Контроль в системе зависимости – это ложный бог. Он обещает безопасность. А даёт только страх. Он обещает уверенность. А даёт только отложенный срыв. Он обещает силу. А даёт – одиночество и замкнутость. Чтобы выжить, ты стал своим надзирателем. Стал тем, кто всё время следит, чтобы ты не сорвался, не ошибся, не дал слабину. Но за этим – нет жизни. Есть только тюрьма.
Жить – значит быть в контакте. С болью. С радостью. С бессилием. С чувством, что не всё зависит от тебя. С доверием к тому, что даже в твоей уязвимости есть сила. Что именно тогда, когда ты перестаёшь всё контролировать, появляется возможность по-настоящему выбирать.
Вот почему самые трезвые, самые настоящие люди, прошедшие путь зависимости – не те, кто «держится». А те, кто сдался в правильную сторону. Кто перестал бороться с собой. Кто начал слушать. Кто выбрал не фасад, а правду. И это не путь слабости. Это путь невероятной силы. Той, что начинается с простых слов:
«Я не контролирую. Я не справляюсь.
Но я готов учиться быть живым – без этого контроля.
Я больше не хочу спасаться. Я хочу быть собой.»
Глава 5.
Роль травмы и привязанности в формировании зависимостей
Ни одна зависимость не появляется «вдруг». Она не просыпается однажды утром и не навязывается извне. Даже если кажется, что всё началось с одной вечеринки, с одного партнёра, с одного бокала – на самом деле, всё началось гораздо раньше. Не с действия, а с пустоты. Не с привычки, а с уязвимости. То, что мы называем зависимостью, почти всегда – способ выжить с той болью, которую никто не помог выдержать.
Если честно вглядеться в историю любого зависимого человека, почти всегда найдётся нечто общее: травмированный опыт привязанности. Это не обязательно про жестокость, насилие или явные травмы. Иногда – наоборот: про холод. Про отсутствие. Про равнодушие. Про эмоциональную недоступность. Про то, что чувства ребёнка остались без отклика. И тогда мозг сделал своё: отключил, вытеснил, подстроился.
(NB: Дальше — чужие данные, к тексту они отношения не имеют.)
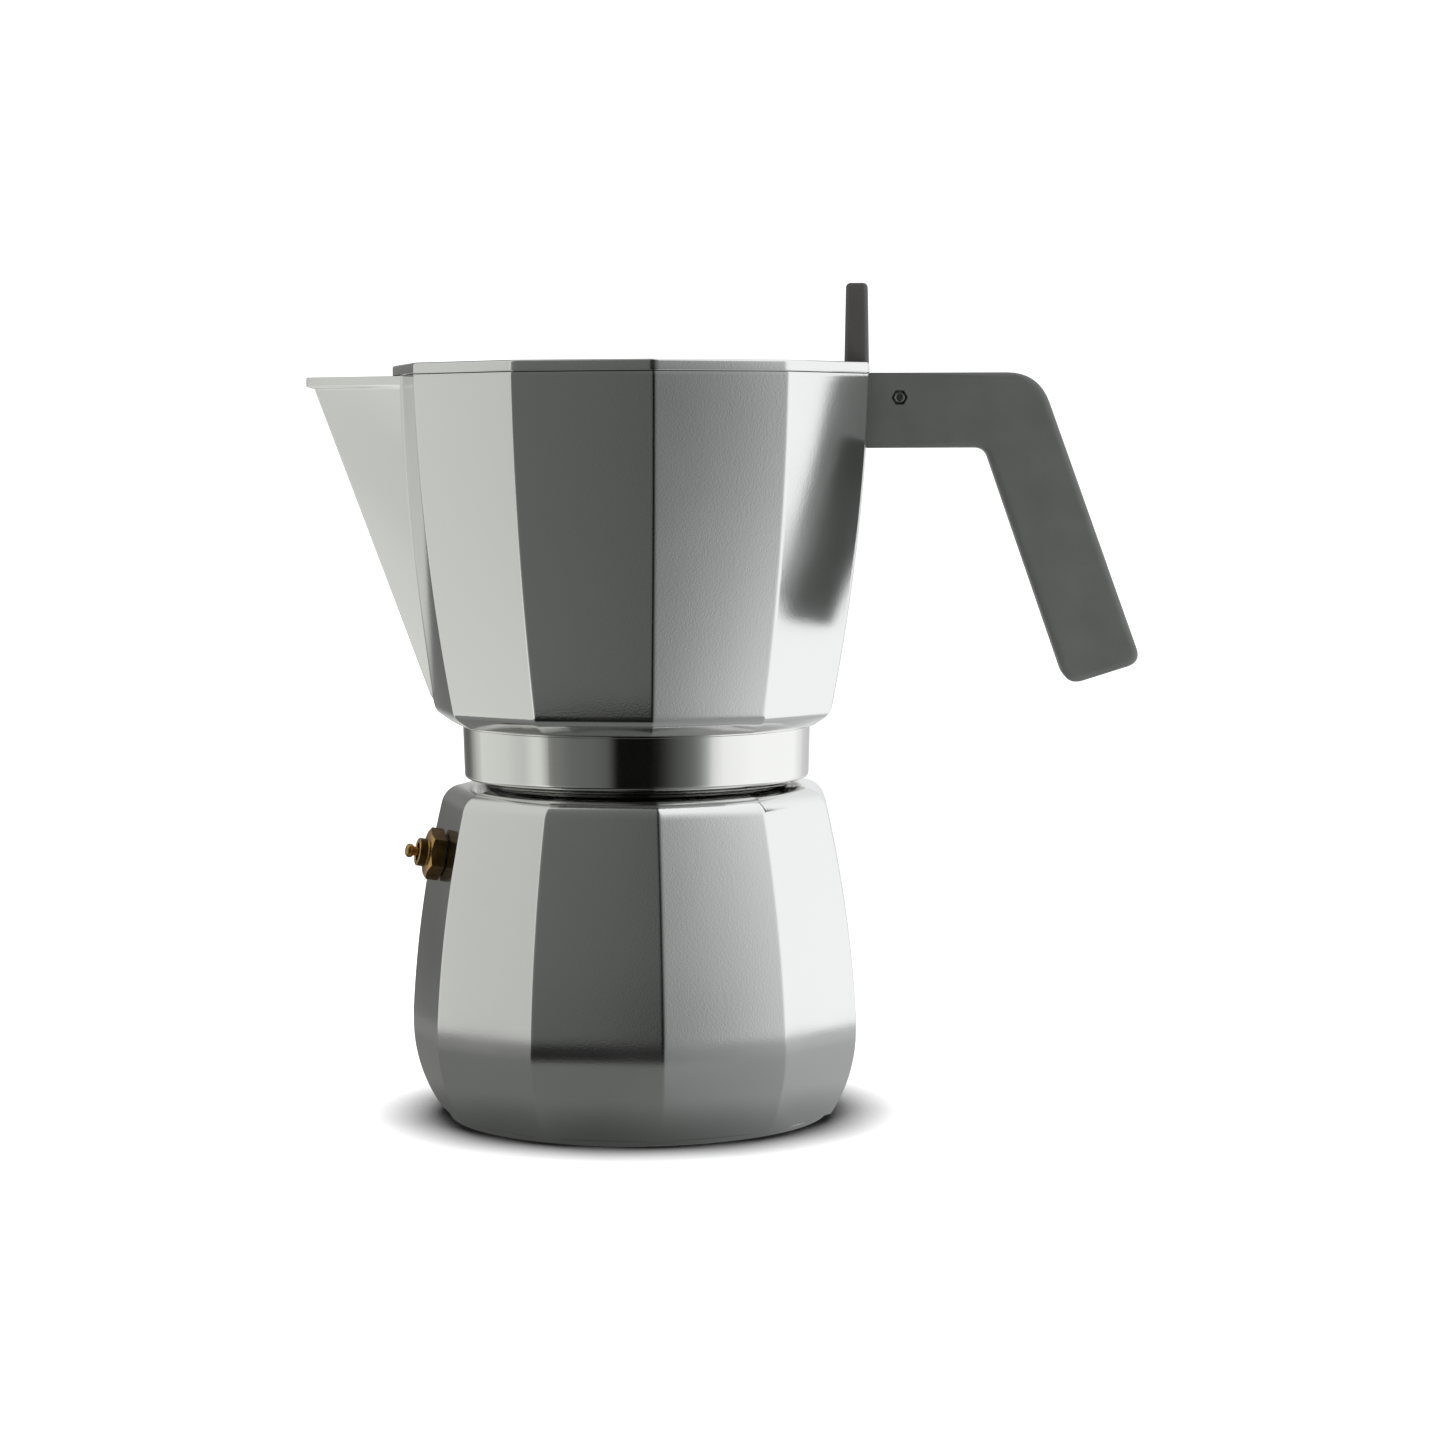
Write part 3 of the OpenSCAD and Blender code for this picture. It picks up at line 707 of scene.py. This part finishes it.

Но внутри осталась дыра – не видимая снаружи, но определяющая всю дальнейшую жизнь.
Когда мы говорим о травме, важно понимать: это не всегда связано с «большим» ужасом. Травма – не обязательно про войну, смерть, катастрофу. Гораздо чаще – это повседневное, капельное одиночество рядом с теми, кто должен был быть источником безопасности. Это про то, как ребёнок плакал, а к нему не подходили. Как он злился, а его стыдили. Как он радовался, а его игнорировали. Как он ждал – а мама была занята, подавлена, недоступна. Как он пытался быть «хорошим», чтобы его любили – и однажды понял, что любовь надо заслужить.
Настоящая травма – это когда ты остаёшься с сильным чувством один.
Именно это становится внутренней установкой: мои чувства никому не нужны, меня не выдержат, если я такой, какой я есть – меня не полюбят. И тогда запускается механизм адаптации. Ребёнок начинает контролировать себя, подстраиваться, угождать, подавлять потребности. Или наоборот – становится агрессивным, протестующим, непредсказуемым. Но в основе любого поведения – всегда одна боль: я не чувствую себя в безопасности рядом с теми, кого люблю.
Связь между привязанностью и зависимостью сегодня активно подтверждается исследованиями в нейронауке и психотерапии. Когда в раннем детстве не формируется надёжная привязанность – мозг остаётся в состоянии перманентной внутренней тревоги. Нарушается способность к саморегуляции. Эмоции становятся хаотичными, телесные ощущения – пугающими, мир – небезопасным. И в этом состоянии человек растёт.